Plenty has been written on the role that financial institutions played in the global economic crisis and the role their influence played in their own generous rescue by the government. In the past couple of years, we have written about how the undue influence of and the regulatory capture and “legal corruption” by some Wall Street firms enabled them to take on huge systemic risks, while minimizing their own exposure.

In this capture process – however subtle or coarse – financial regulatory institutions, such as the Securities and Exchange Commission (SEC) and the Office of Thrift Supervision (OTS), failed to perform their regulatory and oversight roles. Furthermore, Wall Street institutions, through a combination of political contributions, lobbying, and the seamless revolving door with public sector executive positions in Washington, wielded significant influence over top policymakers in government and Congress.

Elsewhere, writing and commentary have also looked at last year’s less-than-successful attempts by US. automakers to secure bailout packages similar to those received by banks –specifically, the Wall vs. Main St. divide in the extent and terms of their respective rescue packages.

Yet, there has been a lack of commentary on the parallels between the financial and auto industries and their undue influence over regulatory agencies and Congress. The current Toyota safety debacle not only raises questions about safety standards at Toyota, but also about regulatory failure.  

U.S. Transportation Secretary Ray LaHood stated that he was “not done with Toyota yet”, that “they are a little safety deaf”, and that many Toyota owners should stop driving their cars. But, he has yet to admit to the apparent failure of the U.S. car safety regulatory agency, the National Highway Traffic Safety Administration (NHTSA), which LaHood oversees. 

This is reminiscent of last year’s focus on “evil banks” and the neglect of oversight failures by the financial regulatory agencies. Beyond downplaying the responsibility of the NHTSA, the government faces a further credibility challenge if it points fingers solely at Toyota since it currently owns the carmaker’s major competitor, GM.

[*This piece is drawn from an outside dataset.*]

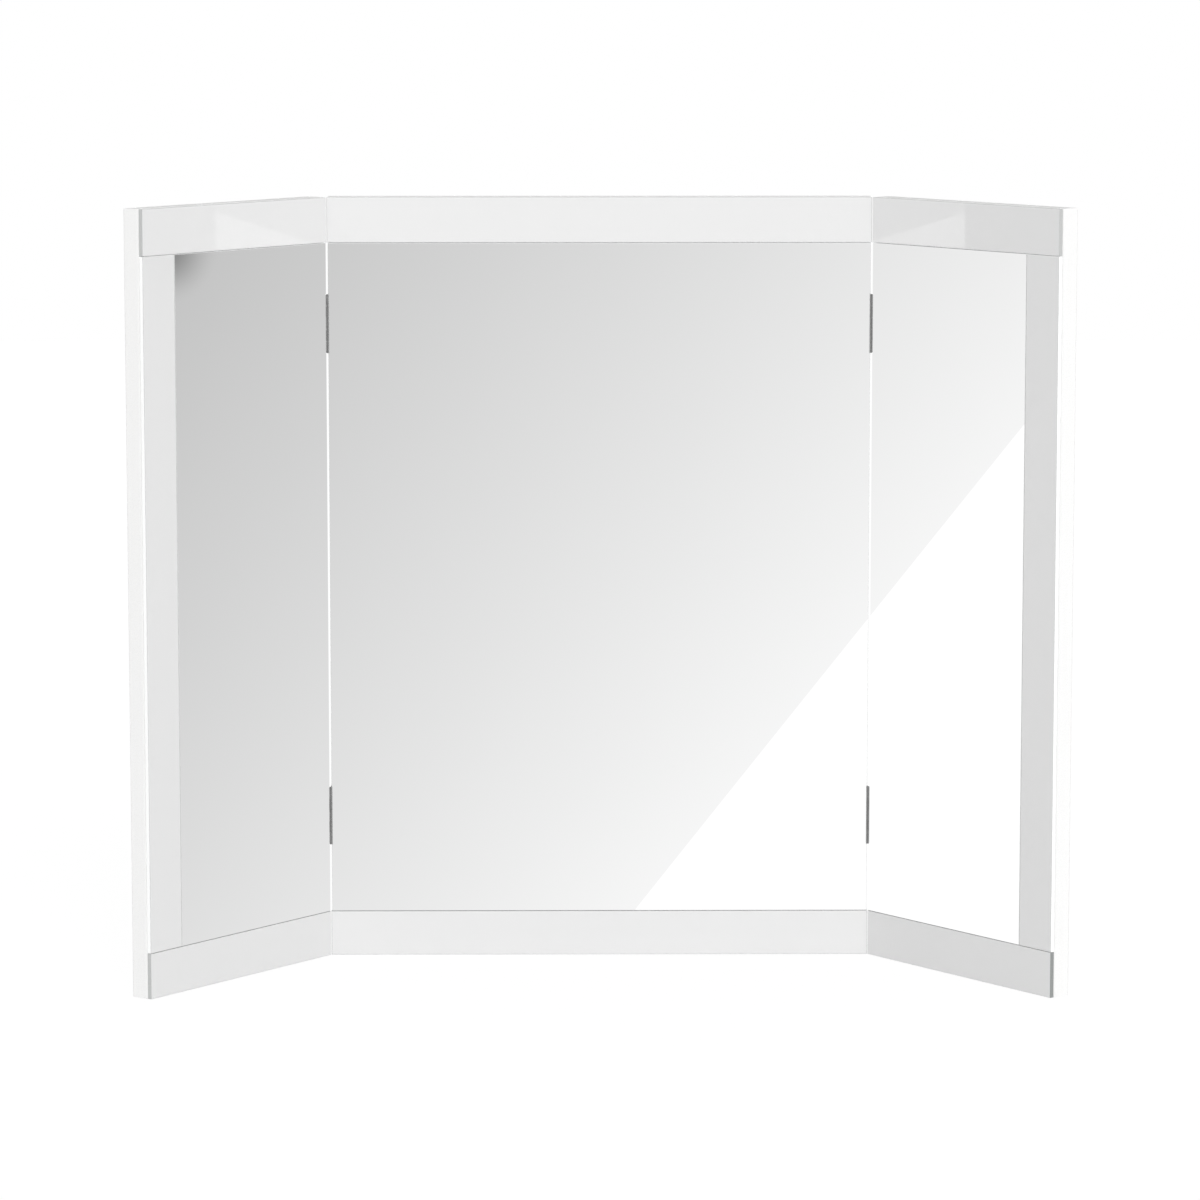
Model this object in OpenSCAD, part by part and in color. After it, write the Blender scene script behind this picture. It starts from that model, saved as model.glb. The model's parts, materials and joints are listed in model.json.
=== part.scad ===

Without absolving Toyota of its share of responsibility, it is necessary to probe further on the NHTSA’s role in this safety debacle. Having recently looked at the abdication by financial regulators, such as the SEC and OTS, of their financial regulatory and oversight role, a review of emerging evidence from the media raises some parallel questions about the NHTSA. Namely, was the NHTSA merely asleep at the wheel? In dealing with Toyota, did it fall into a lull because it viewed the carmaker as ‘too-large-and-successful-to-do-wrong’? Did it suffer from management deficiencies and soft leadership, and/or from budgetary as well as know-how limitations in an industry undergoing fast technological change? No doubt, all these factors may have contributed to the subpar performance of the NHTSA to varying degrees.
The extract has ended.